── DATA SUPPLIED ──

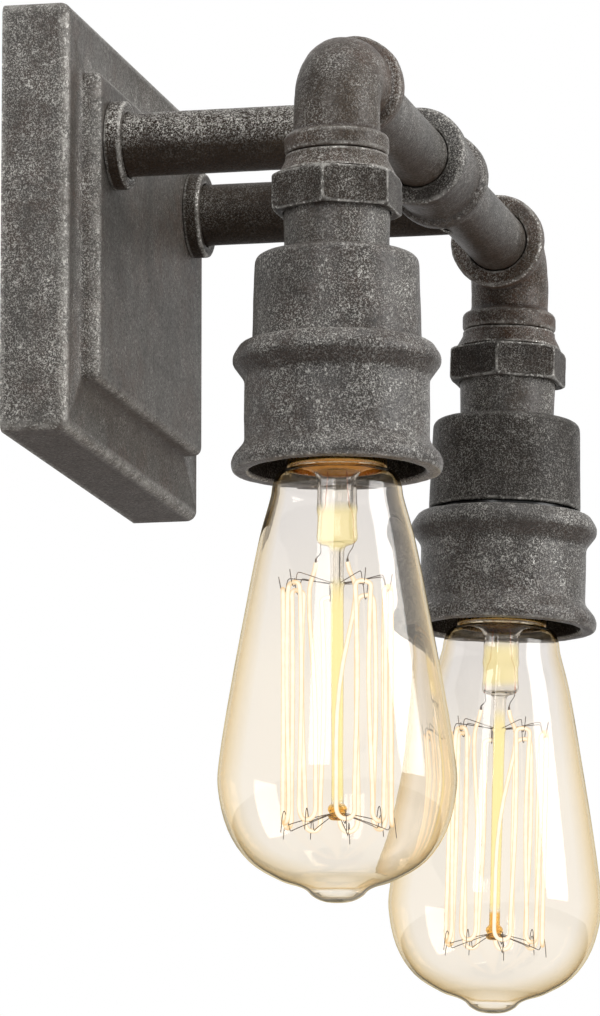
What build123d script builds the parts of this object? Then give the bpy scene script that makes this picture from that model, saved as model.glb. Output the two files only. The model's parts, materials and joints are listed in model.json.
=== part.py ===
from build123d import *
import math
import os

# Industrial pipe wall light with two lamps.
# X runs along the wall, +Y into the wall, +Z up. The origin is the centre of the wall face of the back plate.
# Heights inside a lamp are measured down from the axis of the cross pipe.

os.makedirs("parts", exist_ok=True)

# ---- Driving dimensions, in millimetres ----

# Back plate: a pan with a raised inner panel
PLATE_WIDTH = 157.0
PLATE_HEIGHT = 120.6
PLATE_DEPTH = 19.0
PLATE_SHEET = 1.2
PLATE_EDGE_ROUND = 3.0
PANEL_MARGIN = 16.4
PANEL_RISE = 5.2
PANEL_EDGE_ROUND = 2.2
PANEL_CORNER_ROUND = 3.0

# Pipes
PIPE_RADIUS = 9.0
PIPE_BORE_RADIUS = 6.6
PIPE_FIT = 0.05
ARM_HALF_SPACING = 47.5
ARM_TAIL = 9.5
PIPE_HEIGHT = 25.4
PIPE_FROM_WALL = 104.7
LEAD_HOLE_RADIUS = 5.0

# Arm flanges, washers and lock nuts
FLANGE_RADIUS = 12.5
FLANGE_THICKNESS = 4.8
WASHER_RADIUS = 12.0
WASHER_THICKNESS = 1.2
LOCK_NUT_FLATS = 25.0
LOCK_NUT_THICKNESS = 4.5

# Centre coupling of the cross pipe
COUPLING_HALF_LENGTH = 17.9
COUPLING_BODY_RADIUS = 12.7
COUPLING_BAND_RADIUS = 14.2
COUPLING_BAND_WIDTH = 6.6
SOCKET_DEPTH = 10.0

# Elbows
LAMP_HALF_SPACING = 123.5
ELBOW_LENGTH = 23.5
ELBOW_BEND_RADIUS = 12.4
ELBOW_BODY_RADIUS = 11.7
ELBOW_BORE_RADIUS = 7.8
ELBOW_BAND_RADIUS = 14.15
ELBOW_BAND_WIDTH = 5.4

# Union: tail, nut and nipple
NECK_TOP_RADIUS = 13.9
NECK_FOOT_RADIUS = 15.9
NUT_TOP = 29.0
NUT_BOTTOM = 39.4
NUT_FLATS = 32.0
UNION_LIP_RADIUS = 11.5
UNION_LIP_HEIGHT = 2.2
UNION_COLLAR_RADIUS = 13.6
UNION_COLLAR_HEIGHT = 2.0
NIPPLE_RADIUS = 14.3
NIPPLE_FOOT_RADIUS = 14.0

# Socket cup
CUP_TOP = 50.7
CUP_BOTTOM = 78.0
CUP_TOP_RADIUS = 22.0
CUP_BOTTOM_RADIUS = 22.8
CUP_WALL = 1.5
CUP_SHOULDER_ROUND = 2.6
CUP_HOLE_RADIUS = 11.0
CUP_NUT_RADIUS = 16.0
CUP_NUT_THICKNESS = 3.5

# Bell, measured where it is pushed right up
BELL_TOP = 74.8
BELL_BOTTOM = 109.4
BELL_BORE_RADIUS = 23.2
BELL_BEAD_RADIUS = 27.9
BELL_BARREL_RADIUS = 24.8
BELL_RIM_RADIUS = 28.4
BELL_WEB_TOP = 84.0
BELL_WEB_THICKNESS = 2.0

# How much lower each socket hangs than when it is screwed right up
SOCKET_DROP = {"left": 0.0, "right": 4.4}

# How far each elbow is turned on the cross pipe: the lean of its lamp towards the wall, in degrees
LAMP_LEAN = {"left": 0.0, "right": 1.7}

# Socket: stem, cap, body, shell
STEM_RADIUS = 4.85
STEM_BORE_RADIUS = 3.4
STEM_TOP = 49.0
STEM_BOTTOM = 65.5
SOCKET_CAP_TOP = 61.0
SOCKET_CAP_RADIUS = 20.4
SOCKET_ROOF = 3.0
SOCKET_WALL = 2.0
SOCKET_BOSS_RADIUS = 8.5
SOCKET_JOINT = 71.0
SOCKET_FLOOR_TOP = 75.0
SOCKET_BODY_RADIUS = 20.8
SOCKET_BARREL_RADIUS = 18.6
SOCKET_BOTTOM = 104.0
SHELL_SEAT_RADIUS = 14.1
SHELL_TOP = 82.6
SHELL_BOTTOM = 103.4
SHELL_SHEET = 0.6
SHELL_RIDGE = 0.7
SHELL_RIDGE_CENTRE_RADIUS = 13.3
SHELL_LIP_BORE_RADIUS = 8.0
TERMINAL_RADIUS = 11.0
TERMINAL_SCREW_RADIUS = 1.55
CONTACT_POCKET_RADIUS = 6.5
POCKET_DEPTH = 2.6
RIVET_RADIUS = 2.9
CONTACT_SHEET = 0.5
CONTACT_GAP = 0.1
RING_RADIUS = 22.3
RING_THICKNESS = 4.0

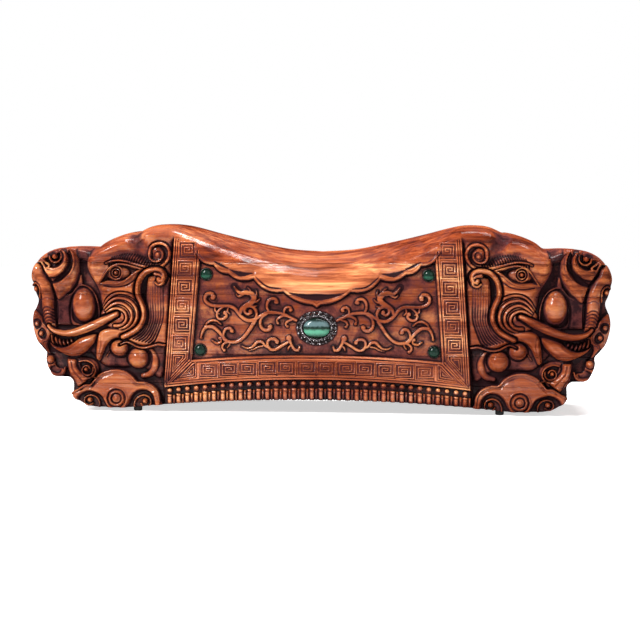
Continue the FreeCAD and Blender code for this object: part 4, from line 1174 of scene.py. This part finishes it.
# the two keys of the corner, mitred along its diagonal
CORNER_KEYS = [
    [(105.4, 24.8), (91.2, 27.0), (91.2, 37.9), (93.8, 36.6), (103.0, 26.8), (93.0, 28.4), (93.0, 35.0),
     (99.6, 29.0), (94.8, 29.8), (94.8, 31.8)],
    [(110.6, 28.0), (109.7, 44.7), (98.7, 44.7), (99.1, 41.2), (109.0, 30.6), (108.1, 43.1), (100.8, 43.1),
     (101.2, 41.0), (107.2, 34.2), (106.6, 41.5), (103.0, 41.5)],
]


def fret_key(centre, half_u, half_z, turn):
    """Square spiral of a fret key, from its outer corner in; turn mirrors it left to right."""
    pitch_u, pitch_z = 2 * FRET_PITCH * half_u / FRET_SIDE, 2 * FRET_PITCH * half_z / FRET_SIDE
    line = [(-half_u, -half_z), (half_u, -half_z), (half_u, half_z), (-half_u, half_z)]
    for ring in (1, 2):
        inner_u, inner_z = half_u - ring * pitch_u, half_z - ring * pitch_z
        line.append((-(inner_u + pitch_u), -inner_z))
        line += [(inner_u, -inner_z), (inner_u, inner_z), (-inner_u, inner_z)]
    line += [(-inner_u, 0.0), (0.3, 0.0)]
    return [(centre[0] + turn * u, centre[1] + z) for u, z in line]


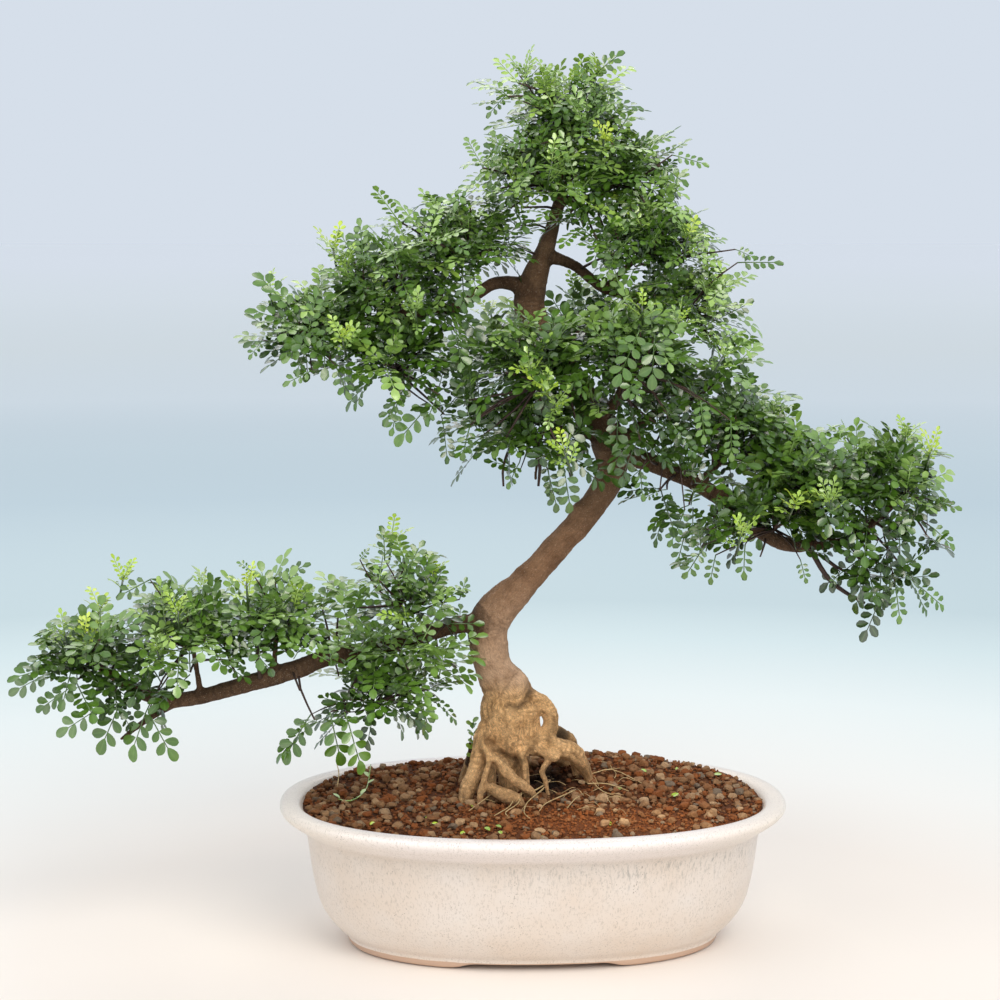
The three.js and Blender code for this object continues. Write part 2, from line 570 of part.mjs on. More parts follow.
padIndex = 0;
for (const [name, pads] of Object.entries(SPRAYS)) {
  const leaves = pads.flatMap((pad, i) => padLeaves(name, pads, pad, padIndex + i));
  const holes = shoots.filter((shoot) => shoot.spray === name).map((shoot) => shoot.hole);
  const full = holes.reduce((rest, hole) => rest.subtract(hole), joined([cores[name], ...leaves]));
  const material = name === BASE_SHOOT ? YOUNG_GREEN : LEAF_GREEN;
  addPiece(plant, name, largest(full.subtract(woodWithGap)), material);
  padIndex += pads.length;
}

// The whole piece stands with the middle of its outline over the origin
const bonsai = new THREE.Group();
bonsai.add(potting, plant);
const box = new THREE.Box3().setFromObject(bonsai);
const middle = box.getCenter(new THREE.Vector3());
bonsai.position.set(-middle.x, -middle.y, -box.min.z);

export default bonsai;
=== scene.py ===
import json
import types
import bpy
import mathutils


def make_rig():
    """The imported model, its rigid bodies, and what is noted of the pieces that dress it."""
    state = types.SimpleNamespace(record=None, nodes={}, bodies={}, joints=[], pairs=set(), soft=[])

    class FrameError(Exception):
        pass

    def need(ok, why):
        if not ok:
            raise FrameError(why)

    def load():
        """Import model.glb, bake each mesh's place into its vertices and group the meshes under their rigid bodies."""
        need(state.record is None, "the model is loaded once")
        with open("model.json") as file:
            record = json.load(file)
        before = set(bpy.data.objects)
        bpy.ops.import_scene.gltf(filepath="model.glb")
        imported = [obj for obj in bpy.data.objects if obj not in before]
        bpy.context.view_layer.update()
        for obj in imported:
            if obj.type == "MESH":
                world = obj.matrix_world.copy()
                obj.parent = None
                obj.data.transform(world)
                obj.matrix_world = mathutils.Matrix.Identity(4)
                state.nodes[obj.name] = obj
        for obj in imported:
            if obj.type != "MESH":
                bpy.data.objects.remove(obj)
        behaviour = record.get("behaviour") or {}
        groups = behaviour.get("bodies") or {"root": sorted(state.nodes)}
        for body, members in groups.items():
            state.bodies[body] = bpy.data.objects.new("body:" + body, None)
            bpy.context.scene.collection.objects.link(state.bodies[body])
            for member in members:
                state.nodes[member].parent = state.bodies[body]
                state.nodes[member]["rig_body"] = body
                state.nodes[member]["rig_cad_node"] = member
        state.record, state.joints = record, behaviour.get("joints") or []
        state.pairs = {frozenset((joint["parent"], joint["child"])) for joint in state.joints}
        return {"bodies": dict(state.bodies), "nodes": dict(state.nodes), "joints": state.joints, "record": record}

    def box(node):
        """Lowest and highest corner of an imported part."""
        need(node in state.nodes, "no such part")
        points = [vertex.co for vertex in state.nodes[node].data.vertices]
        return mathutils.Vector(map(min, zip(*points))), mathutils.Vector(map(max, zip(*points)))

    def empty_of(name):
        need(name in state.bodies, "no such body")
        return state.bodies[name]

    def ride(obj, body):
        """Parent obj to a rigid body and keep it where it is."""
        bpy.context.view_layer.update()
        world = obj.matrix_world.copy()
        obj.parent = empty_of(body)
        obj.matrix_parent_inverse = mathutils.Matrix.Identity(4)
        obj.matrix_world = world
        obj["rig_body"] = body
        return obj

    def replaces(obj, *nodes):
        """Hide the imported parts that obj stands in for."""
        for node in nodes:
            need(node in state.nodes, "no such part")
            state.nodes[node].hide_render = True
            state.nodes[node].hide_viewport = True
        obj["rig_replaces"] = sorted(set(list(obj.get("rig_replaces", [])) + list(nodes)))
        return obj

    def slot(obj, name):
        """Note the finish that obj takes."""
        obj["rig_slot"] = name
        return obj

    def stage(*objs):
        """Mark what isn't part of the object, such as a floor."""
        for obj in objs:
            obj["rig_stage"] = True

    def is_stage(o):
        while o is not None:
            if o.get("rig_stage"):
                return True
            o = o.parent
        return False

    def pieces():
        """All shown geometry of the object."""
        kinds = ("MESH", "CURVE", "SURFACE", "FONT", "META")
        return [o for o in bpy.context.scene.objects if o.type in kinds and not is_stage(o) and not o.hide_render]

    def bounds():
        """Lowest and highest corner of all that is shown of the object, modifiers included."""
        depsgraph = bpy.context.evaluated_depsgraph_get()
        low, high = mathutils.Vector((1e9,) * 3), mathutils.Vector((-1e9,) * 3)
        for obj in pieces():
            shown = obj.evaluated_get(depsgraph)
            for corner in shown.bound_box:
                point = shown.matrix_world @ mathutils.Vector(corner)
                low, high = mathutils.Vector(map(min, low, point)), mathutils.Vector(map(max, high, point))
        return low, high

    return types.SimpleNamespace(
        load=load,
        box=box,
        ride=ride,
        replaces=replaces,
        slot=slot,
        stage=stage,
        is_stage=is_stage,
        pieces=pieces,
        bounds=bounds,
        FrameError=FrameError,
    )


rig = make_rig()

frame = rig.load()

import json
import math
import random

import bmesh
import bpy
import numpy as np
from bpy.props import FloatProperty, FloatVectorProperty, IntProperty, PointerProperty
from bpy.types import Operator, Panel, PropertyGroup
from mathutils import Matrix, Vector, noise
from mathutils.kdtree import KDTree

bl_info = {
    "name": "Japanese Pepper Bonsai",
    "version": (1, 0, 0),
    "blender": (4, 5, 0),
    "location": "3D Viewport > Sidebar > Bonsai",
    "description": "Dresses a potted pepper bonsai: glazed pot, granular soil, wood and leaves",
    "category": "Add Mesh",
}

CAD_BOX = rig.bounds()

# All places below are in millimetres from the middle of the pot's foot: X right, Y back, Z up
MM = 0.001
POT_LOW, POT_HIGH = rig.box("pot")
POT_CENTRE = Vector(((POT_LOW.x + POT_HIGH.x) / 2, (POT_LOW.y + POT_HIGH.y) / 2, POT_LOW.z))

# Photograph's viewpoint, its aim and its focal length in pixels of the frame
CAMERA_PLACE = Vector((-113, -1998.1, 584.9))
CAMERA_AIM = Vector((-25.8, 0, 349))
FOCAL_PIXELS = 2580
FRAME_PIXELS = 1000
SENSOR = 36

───

STATED PROBLEM: Look back at the entries above. Retype the line with "over the origin", the line with "state.nodes[member].parent = state.bodies[body]", and all lines in between.

TASK RESULT:
// The whole piece stands with the middle of its outline over the origin
const bonsai = new THREE.Group();
bonsai.add(potting, plant);
const box = new THREE.Box3().setFromObject(bonsai);
const middle = box.getCenter(new THREE.Vector3());
bonsai.position.set(-middle.x, -middle.y, -box.min.z);

export default bonsai;
=== scene.py ===
import json
import types
import bpy
import mathutils


def make_rig():
    """The imported model, its rigid bodies, and what is noted of the pieces that dress it."""
    state = types.SimpleNamespace(record=None, nodes={}, bodies={}, joints=[], pairs=set(), soft=[])

    class FrameError(Exception):
        pass

    def need(ok, why):
        if not ok:
            raise FrameError(why)

    def load():
        """Import model.glb, bake each mesh's place into its vertices and group the meshes under their rigid bodies."""
        need(state.record is None, "the model is loaded once")
        with open("model.json") as file:
            record = json.load(file)
        before = set(bpy.data.objects)
        bpy.ops.import_scene.gltf(filepath="model.glb")
        imported = [obj for obj in bpy.data.objects if obj not in before]
        bpy.context.view_layer.update()
        for obj in imported:
            if obj.type == "MESH":
                world = obj.matrix_world.copy()
                obj.parent = None
                obj.data.transform(world)
                obj.matrix_world = mathutils.Matrix.Identity(4)
                state.nodes[obj.name] = obj
        for obj in imported:
            if obj.type != "MESH":
                bpy.data.objects.remove(obj)
        behaviour = record.get("behaviour") or {}
        groups = behaviour.get("bodies") or {"root": sorted(state.nodes)}
        for body, members in groups.items():
            state.bodies[body] = bpy.data.objects.new("body:" + body, None)
            bpy.context.scene.collection.objects.link(state.bodies[body])
            for member in members:
                state.nodes[member].parent = state.bodies[body]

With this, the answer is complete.